Using the same analogy for combinations with replacement we have $k$ objects that we want to distribute into this $n$ cells but now we can put more than one object per cell (hence with replacement) also note that there is no bound on $k$ because if $k>n$ then we can just put more than one object in each cell. Now here comes the tricky part, we can count the permutations of this set by cleverly assigning circles. Let the division between the cells be a white circles and the objects black circles, then there would be $(n-1)$ white circles and $k$ black ones. It's not so hard to see that each permutation of these circles corresponds to a different way of putting each these $k$ objects into the $n$ cells.

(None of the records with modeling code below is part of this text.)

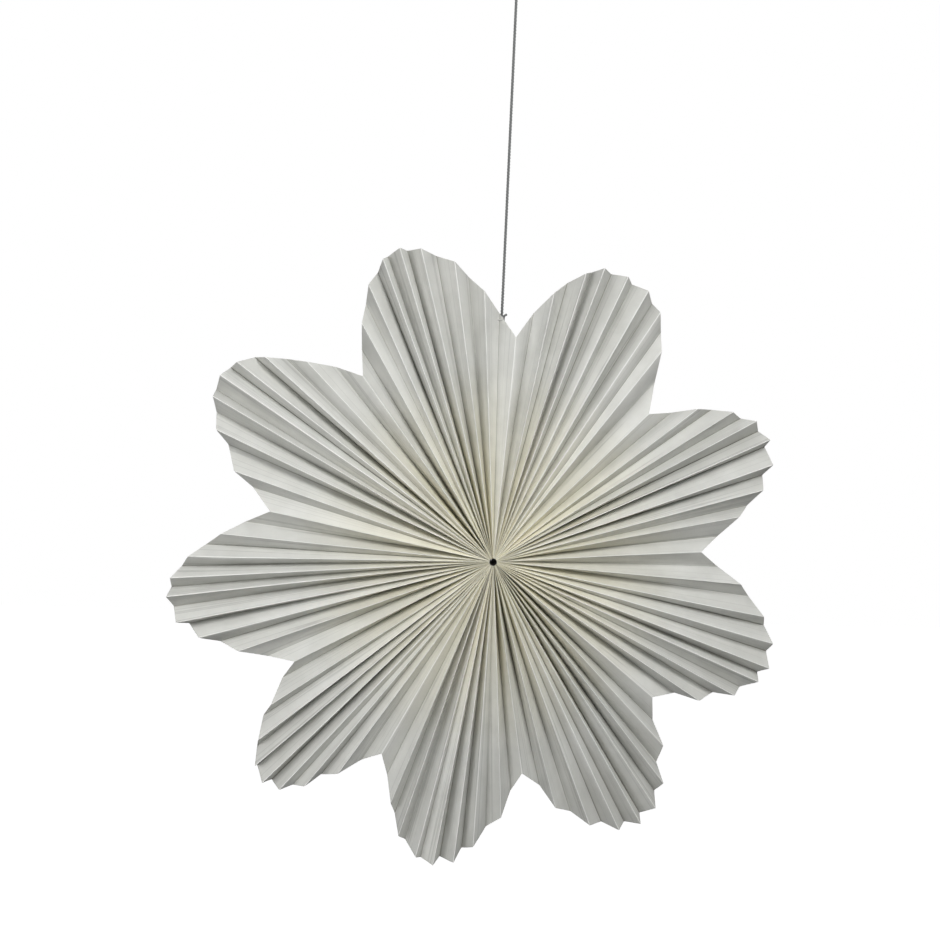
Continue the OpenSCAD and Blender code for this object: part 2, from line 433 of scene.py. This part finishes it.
def make_loop(material):
    centre = Vector((0, 0, LOOP_CENTRE_Z))
    foot = Vector((LEG_SIDE, 0, LOOP_KNOT_TOP - LEG_SINK))
    reach = (foot - centre).length
    start = math.acos(LOOP_R / reach) - math.acos(foot.x / reach)
    bow = [
        centre + Vector((math.cos(a), 0, math.sin(a))) * LOOP_R
        for a in (start + (math.pi - 2 * start) * n / BOW_STEPS for n in range(BOW_STEPS + 1))
    ]
    line = [foot, *bow, Vector((-foot.x, 0, foot.z))]
    parts = [twisted_cord(line, CORD_D), *knot(Vector((0, 0, LOOP_KNOT_TOP - KNOT_H)))]
    loop = clean("loop_of_cord", *joined(parts))
    loop.data.materials.append(material)
    return loop


# Materials

def new_material(name):
    material = bpy.data.materials.new(name)
    material.use_nodes = True
    tree = material.node_tree
    return material, tree, tree.nodes["Principled BSDF"]


def add(tree, kind, **values):
    """A new node, with each value set on the node itself or else on its socket of that name."""
    node = tree.nodes.new(kind)
    for key, value in values.items():
        if hasattr(node, key):
            setattr(node, key, value)
        else:
            node.inputs[key].default_value = value
    return node


def mixed(tree, blend, factor, first, second):
    """A colour mix. Each of factor, first and second is a value or a socket."""
    node = add(tree, "ShaderNodeMix", data_type="RGBA", blend_type=blend)
    wanted = {"Factor_Float": factor, "A_Color": first, "B_Color": second}
    for socket in node.inputs:
        if socket.identifier in wanted:
            value = wanted[socket.identifier]
            if isinstance(value, bpy.types.NodeSocket):
                tree.links.new(value, socket)
            else:
                socket.default_value = value
    return next(out for out in node.outputs if out.identifier == "Result_Color")


def ranged(tree, value, low, high, at_low, at_high):
    """A value carried from one range over to another, and held at its ends."""
    node = add(tree, "ShaderNodeMapRange")
    for name, number in (
        ("From Min", low), ("From Max", high), ("To Min", at_low), ("To Max", at_high),
    ):
        node.inputs[name].default_value = number
    tree.links.new(value, node.inputs["Value"])
    return node.outputs["Result"]


def scaled(tree, colour, share):
    node = add(tree, "ShaderNodeVectorMath", operation="SCALE")
    tree.links.new(colour, node.inputs[0])
    tree.links.new(share, node.inputs["Scale"])
    return node.outputs[0]


def noise(tree, place, scale, detail, roughness):
    node = add(tree, "ShaderNodeTexNoise", Scale=scale, Detail=detail, Roughness=roughness)
    tree.links.new(place, node.inputs["Vector"])
    return node.outputs["Fac"]


def attribute(tree, name):
    return add(tree, "ShaderNodeAttribute", attribute_name=name)


def bumped(tree, height, strength, distance, under=None):
    """The normal of a bump in metres, on top of the bump given as under."""
    node = add(tree, "ShaderNodeBump")
    node.inputs["Strength"].default_value = strength
    node.inputs["Distance"].default_value = distance
    tree.links.new(height, node.inputs["Height"])
    if under:
        tree.links.new(under, node.inputs["Normal"])
    return node.outputs["Normal"]


PAPER_ROUGHNESS = 0.85
PAPER_SHINE = 0.25
# Share of the light that comes through the paper
PAPER_THROUGH = 0.11
PAPER_DARK = (0.685, 0.688, 0.655, 1)
PAPER_LIGHT = (0.75, 0.753, 0.722, 1)
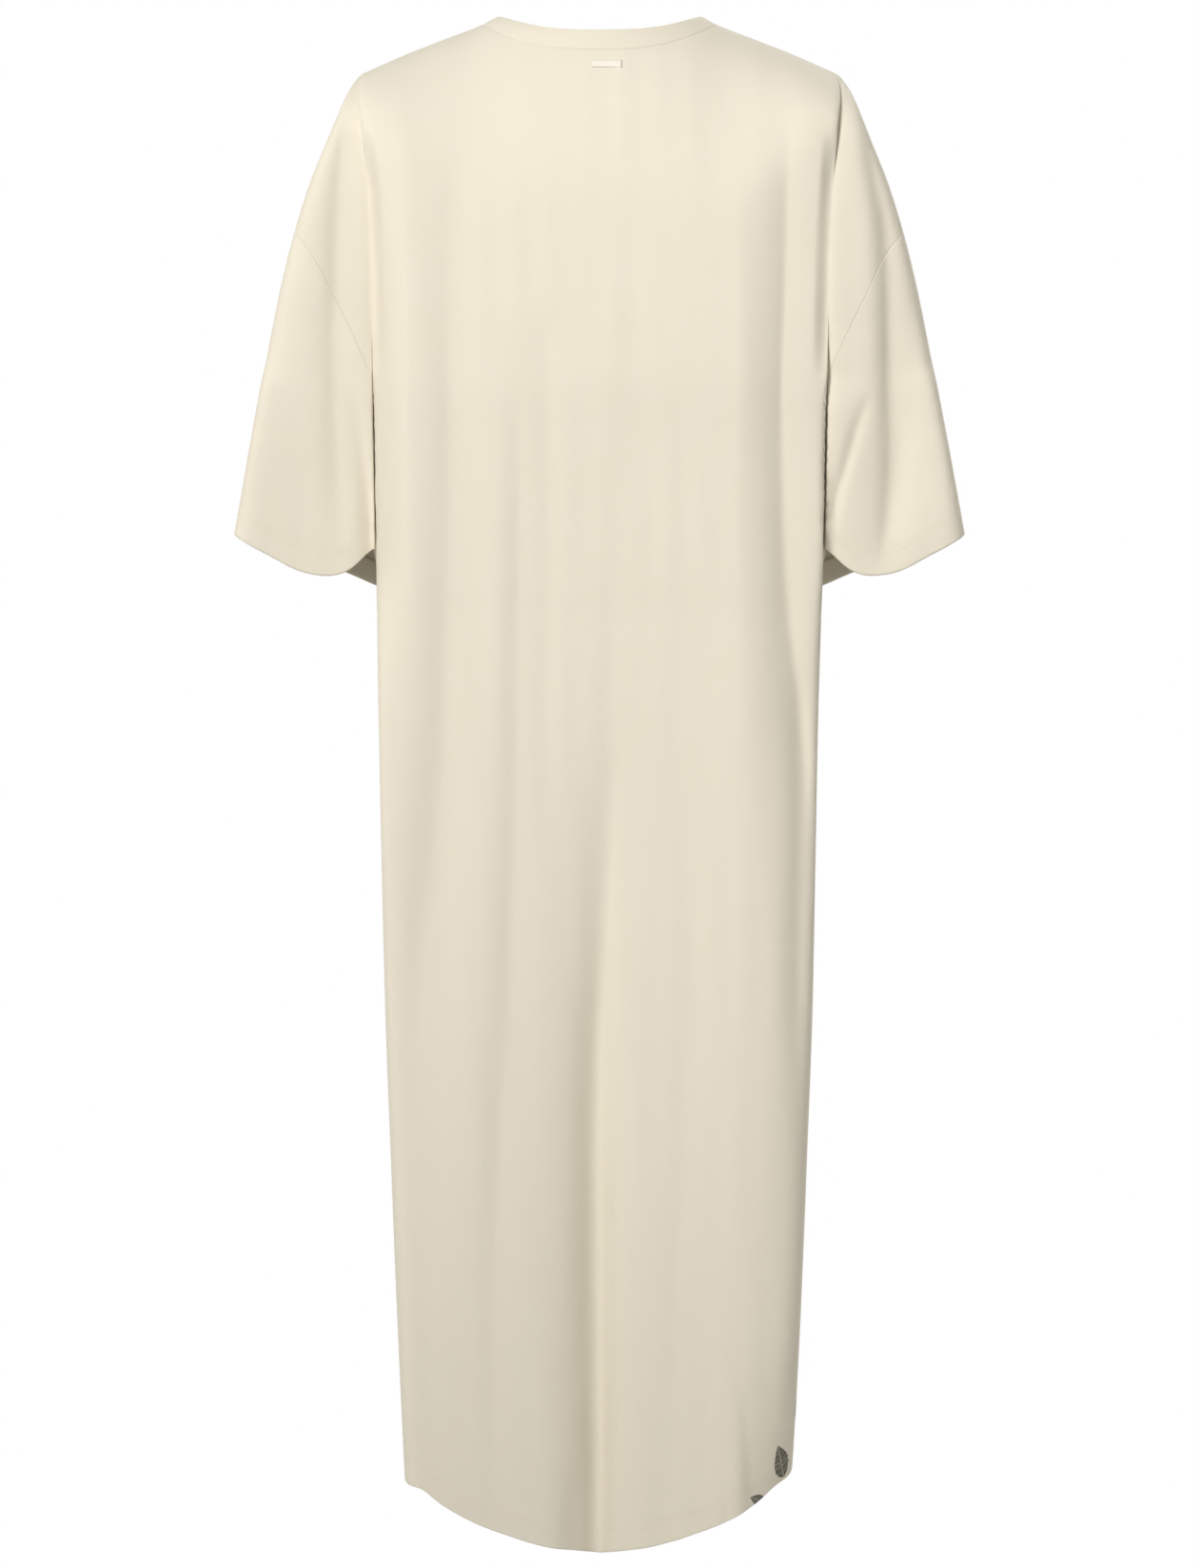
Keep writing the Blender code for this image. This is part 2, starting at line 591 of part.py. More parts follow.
def back_neck_bar(collection, back, material):
    """A short bar laid on the back panel: a flat grid drawn onto the cloth, then given its wall."""

    def flat_bar(u, v):
        x = BAR_MIDDLE_X - u * BAR_WIDTH / 2
        height = -BAR_MIDDLE_DROP + (0.5 - v) * BAR_HEIGHT
        return np.column_stack([x, np.full_like(x, BAR_FROM_DEPTH), height])

    mesh = bmesh.new()
    add_grid(mesh, BAR_COLUMNS, BAR_ROWS, flat_bar)
    data = bpy.data.meshes.new("back_neck_bar")
    mesh.to_mesh(data)
    mesh.free()
    data.materials.append(material)
    bar = bpy.data.objects.new("back_neck_bar", data)
    collection.objects.link(bar)
    drawn = bar.modifiers.new("Laid on the back", "SHRINKWRAP")
    drawn.target = back
    drawn.wrap_method = "PROJECT"
    drawn.use_project_y = True
    drawn.use_negative_direction = True
    drawn.use_positive_direction = False
    drawn.offset = BAR_LIFT
    wall = bar.modifiers.new("Wall", "SOLIDIFY")
    wall.thickness = BAR_WALL
    wall.offset = 1


def build():
    for leftover in list(bpy.data.objects):
        bpy.data.objects.remove(leftover, do_unlink=True)
    collection = bpy.data.collections.new(COLLECTION_NAME)
    bpy.context.scene.collection.children.link(collection)
    jersey = fabric("cream_jersey", CREAM, 0.9)
    rib = fabric("cream_rib", CREAM, 0.9)
    bar_cloth = fabric("light_bar_cloth", LIGHT_CREAM, 0.8)
    back = panel(collection, "back_panel", BACK, jersey)
    panel(collection, "front_panel", FRONT, jersey)
    sleeve(collection, "sleeve_left", LEFT, jersey)
    sleeve(collection, "sleeve_right", RIGHT, jersey)
    neckband(collection, rib)
    back_neck_bar(collection, back, bar_cloth)


build()
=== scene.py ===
"""The looks of the T-shirt dress: cream jersey, folds, seams, turned hems, stitches and a print.

Metres, +Z up, -Y the front, +X the wearer's left. A "drop" is a distance below the origin, which
is 3 mm above the points where the shoulder seams meet the neckline. The cloth is laid out as grids
of points: rows run across from left to right as seen from outside, and columns run down.
"""

import math

import bmesh
import bpy
import numpy as np
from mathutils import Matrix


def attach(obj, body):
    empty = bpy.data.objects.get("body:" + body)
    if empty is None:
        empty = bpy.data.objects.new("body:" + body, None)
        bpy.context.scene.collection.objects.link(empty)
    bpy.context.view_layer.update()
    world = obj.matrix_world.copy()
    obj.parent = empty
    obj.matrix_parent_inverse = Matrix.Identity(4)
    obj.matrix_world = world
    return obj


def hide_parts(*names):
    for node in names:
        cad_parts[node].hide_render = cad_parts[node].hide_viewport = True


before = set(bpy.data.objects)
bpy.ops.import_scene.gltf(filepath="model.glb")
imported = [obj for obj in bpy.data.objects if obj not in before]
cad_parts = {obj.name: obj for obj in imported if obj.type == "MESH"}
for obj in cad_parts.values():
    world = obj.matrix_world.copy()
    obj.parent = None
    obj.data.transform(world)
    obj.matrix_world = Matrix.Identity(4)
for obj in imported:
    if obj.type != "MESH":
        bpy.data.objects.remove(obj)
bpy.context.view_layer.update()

BACK, FRONT = 1, -1
LEFT, RIGHT = 1, -1
QUARTER_TURN = 0.5 * math.pi


def table(names, *rows):
    """A table's columns, each as an array under its name."""
    return {name: np.array(values) for name, values in zip(names, zip(*rows))}


# Cloth, seams and hems.
CLOTH_THICKNESS = 0.0009
SEAM_ROLL = 0.00014  # how far a sewn edge turns in
SEAM_ROLL_REACH = 0.0011
ARMHOLE_ROLL_FULL = 0.12  # the share of the way out along an arm by which its roll is full
SIDE_ROLL_FULL = 0.012  # how far below the underarm the side seam's roll is full
HEM_TURN = 0.020
HEM_BEHIND = 0.0021  # from the cloth's outside to the outside of the layer turned up behind it
HEM_FOLD_LIP = 0.0006
STITCH_ROWS = (0.0165, 0.0205)  # a twin-needle hem, measured up from the edge
STITCH_DENT = 0.00012
STITCH_DENT_REACH = 0.0011
STITCH_LIFT = 0.0001  # how far outside the cloth the middle of the thread lies
HEM_STITCH = {"Stitch": 0.0026, "Gap": 0.0006, "Thread": 0.00038}
TACK_STITCH = {"Stitch": 0.0011, "Gap": 0.0003, "Thread": 0.0003}
THREAD_SIDES, THREAD_RINGS = 6, 4

# The short light tape sewn on under the back of the neckband.
TAPE_WIDTH = 0.023
TAPE_HEIGHT = 0.0055
TAPE_MIDDLE_X = -0.006
TAPE_MIDDLE_DROP = 0.046
TAPE_LIFT = 0.0010
TAPE_FULLNESS = 0.0004  # how much further off its middle stands
TAPE_FULL_ACROSS, TAPE_FULL_DOWN = 6, 4  # powers: higher ones keep it full nearer to its edges
TACK_INSET = 0.0012
TACK_ENDS = 0.06  # the share of the tape's height that a tack leaves free above and below it

# Neck opening, at the neckband's upper edge and at its seam.
NECK_HALF_WIDTH = 0.082
BAND_SEAM_HALF_WIDTH = 0.095
NECK_BACK_DROP = 0.0195
NECK_FRONT_DROP = 0.085
NECK_BACK_DEPTH = 0.062
NECK_FRONT_DEPTH = 0.070
NECK_BACK_FLATNESS = 2.6
NECK_FRONT_ROUNDNESS = 0.625
BAND_HEIGHT = 0.015
BAND_THICKNESS = 0.0022
BAND_SINK_REACH = 0.012  # over this height the band sinks to its seam by half its thickness

# Shoulders, armholes and hems.
SHOULDER_SLOPE = math.tan(math.radians(23.5))
NECK_DIP = 0.0034  # how much lower the shoulder line lies beside the neck
NECK_DIP_REACH = 0.160
BEND_DROP = 0.0586
SEAM_OUTER_DROP = 0.174
UNDERARM_DROP = 0.290
CUFF_OUTER_DROP = 0.4140
CUFF_INNER_DROP = 0.4545
CUFF_CATCH = 0.029  # next to the body the back of the cuff is caught up, and the front let down
CUFF_LET_DOWN = 0.014
CUFF_CATCH_REACH = 0.17
CUFF_LET_DOWN_REACH = 0.30
CUFF_CATCH_POWER = 1.5
SLEEVE_CLEARANCE = 0.0005
SLEEVE_CLEAR_REACH = 0.040
HEM_FOLD_SAG = 0.35  # how much lower the hem hangs where the cloth is further in
HEM_SAG_POWER = 16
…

We have a total of $(n-1)+k$ circles, $(n-1)$ white and $k$ black, so the number of permutations of this row of circles is percisley:
$$\frac{(n-1+k)!}{(n-1)!k!}=\binom{n+k-1}{k}$$
$$[][xxxx][xx][][x][(...)][x][]=$$
$$\bigcirc \bullet \bullet \bullet \bullet \bigcirc \bullet \bullet \bigcirc \bigcirc \bullet \bigcirc(...)\bigcirc \bullet \bigcirc  $$
This is not really a rigorous way of proof but I think it illustrates the concept well. If you want a slightly more detailed explanation and exercises I recommend the book Introduction to Combinatorics published by the United Kingdom Mathematics Trust (UKMT) available at their webpage. It covers many interesting topics with a problem solving approach to them.
A: Assume the question is about buying 6 cans of soda pop from 4 brands of soda. Of course, there is more than 6 cans of soda for each brand. The number of different combinations is $\binom{4+6-1}{6} = 84. $
Think of it this way: If you wanted 2 cans of soda pop from the 4 brands, the second can of pop can be the same as the first one. Therefore, the reason it is $\binom{5}{2}$ is because one of the options out of the 5 is "duplicate" pop. If it is $\binom{4}{2}$, it would not be combination with replacement.
Therefore, in $\binom{4+6-1}{6} $, the 6-1 pop (or k-1) is the "duplicate" pop meaning it can be one of the pop that has been picked.
A: I have been looking for the same answer and I finally found something I could understand and explain to my 10 year old. 

Benjamin & Quinn 2003, p. 71
For example, if you have four types of donuts (n = 4) on a menu to choose from and you want three donuts (k = 3), the number of ways to choose the donuts with repetition can be calculated as
This result can be verified by listing all the 3-multisubsets of the set S = {1,2,3,4}. This is displayed in the following table.
No. 3-Multiset  Eq. Solution
1   {1,1,1} [3,0,0,0]
2   {1,1,2} [2,1,0,0]
3   {1,1,3} [2,0,1,0]
4   {1,1,4} [2,0,0,1]
5   {1,2,2} [1,2,0,0]
6   {1,2,3} [1,1,1,0]
7   {1,2,4} [1,1,0,1]
8   {1,3,3} [1,0,2,0]
9   {1,3,4} [1,0,1,1]
10  {1,4,4} [1,0,0,2]
11  {2,2,2} [0,3,0,0]
12  {2,2,3} [0,2,1,0]
13  {2,2,4} [0,2,0,1]
14  {2,3,3} [0,1,2,0]
15  {2,3,4} [0,1,1,1]
16  {2,4,4} [0,1,0,2]
17  {3,3,3} [0,0,3,0]
18  {3,3,4} [0,0,2,1]
19  {3,4,4} [0,0,1,2]
20  {4,4,4} [0,0,0,3]   
A: Considering a multiset with $n$ distinct types of objects and at least $k$ of each type, we are interested in counting the number of submultisets of size $k$. If we have $x_i$ elements of the $i^{th}$ type, then the number of such multiset corresponds to the number of non-negative integer solutions of $x_1 + x_2 + \cdots x_n = k$, and that is $\binom{n+k-1}{k}$. To see that this formulation makes sense, considering the example of submultisets of size 3 taken from the mutiset with 4 types provided by HKA, note that the sums of the entries in the square brackets, which count the number of repetitions of each type of element, all sum to 3. The other argument, provided by braham_snyder, employing the filling of buckets as defined by spaces between dividers, may be used to prove that the number of non-negative integer solutions of the sum of $x_i$s equal to $k$ is the same expression, you essentially have $k$ ones you need to distribute amongst $n$ bins, allowing some bins to contain none. The $x_i$s count the number of ones in the $i^{th}$ bin.